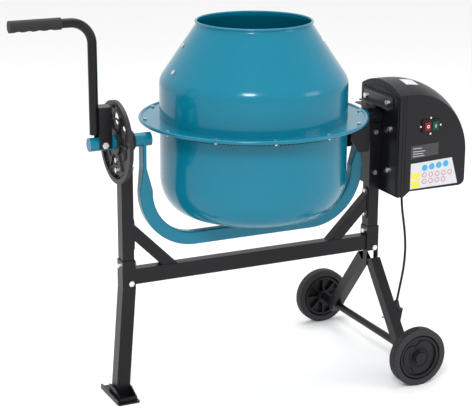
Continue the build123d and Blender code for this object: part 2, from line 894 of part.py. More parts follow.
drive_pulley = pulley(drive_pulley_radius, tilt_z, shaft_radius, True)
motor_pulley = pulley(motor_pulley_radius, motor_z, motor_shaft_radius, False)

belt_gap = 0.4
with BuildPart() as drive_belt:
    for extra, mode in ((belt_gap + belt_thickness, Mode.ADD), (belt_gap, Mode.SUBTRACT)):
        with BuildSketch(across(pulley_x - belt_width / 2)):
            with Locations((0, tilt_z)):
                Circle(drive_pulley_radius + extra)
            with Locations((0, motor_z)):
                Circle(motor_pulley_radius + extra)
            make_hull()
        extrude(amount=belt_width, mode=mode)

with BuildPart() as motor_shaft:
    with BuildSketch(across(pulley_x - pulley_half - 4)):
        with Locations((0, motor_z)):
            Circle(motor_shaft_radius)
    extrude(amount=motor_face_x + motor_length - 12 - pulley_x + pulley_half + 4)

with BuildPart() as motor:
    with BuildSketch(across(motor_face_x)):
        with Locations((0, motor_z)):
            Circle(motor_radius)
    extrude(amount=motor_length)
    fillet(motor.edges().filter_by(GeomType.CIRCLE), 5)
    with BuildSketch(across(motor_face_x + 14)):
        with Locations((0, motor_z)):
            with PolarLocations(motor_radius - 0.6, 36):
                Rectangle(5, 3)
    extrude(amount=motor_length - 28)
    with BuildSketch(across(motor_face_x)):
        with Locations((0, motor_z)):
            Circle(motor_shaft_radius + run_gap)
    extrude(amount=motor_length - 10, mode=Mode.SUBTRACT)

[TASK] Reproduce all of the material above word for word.

[RESULT OF THE TASK]
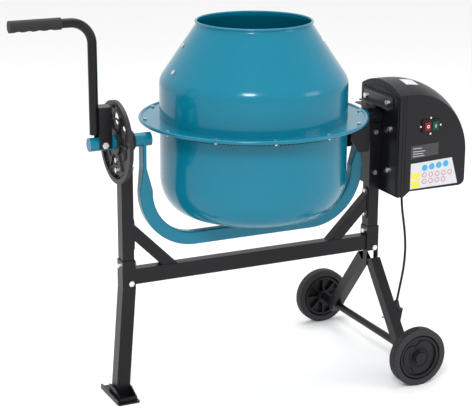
Continue the build123d and Blender code for this object: part 2, from line 894 of part.py. More parts follow.
drive_pulley = pulley(drive_pulley_radius, tilt_z, shaft_radius, True)
motor_pulley = pulley(motor_pulley_radius, motor_z, motor_shaft_radius, False)

belt_gap = 0.4
with BuildPart() as drive_belt:
    for extra, mode in ((belt_gap + belt_thickness, Mode.ADD), (belt_gap, Mode.SUBTRACT)):
        with BuildSketch(across(pulley_x - belt_width / 2)):
            with Locations((0, tilt_z)):
                Circle(drive_pulley_radius + extra)
            with Locations((0, motor_z)):
                Circle(motor_pulley_radius + extra)
            make_hull()
        extrude(amount=belt_width, mode=mode)

with BuildPart() as motor_shaft:
    with BuildSketch(across(pulley_x - pulley_half - 4)):
        with Locations((0, motor_z)):
            Circle(motor_shaft_radius)
    extrude(amount=motor_face_x + motor_length - 12 - pulley_x + pulley_half + 4)

with BuildPart() as motor:
    with BuildSketch(across(motor_face_x)):
        with Locations((0, motor_z)):
            Circle(motor_radius)
    extrude(amount=motor_length)
    fillet(motor.edges().filter_by(GeomType.CIRCLE), 5)
    with BuildSketch(across(motor_face_x + 14)):
        with Locations((0, motor_z)):
            with PolarLocations(motor_radius - 0.6, 36):
                Rectangle(5, 3)
    extrude(amount=motor_length - 28)
    with BuildSketch(across(motor_face_x)):
        with Locations((0, motor_z)):
            Circle(motor_shaft_radius + run_gap)
    extrude(amount=motor_length - 10, mode=Mode.SUBTRACT)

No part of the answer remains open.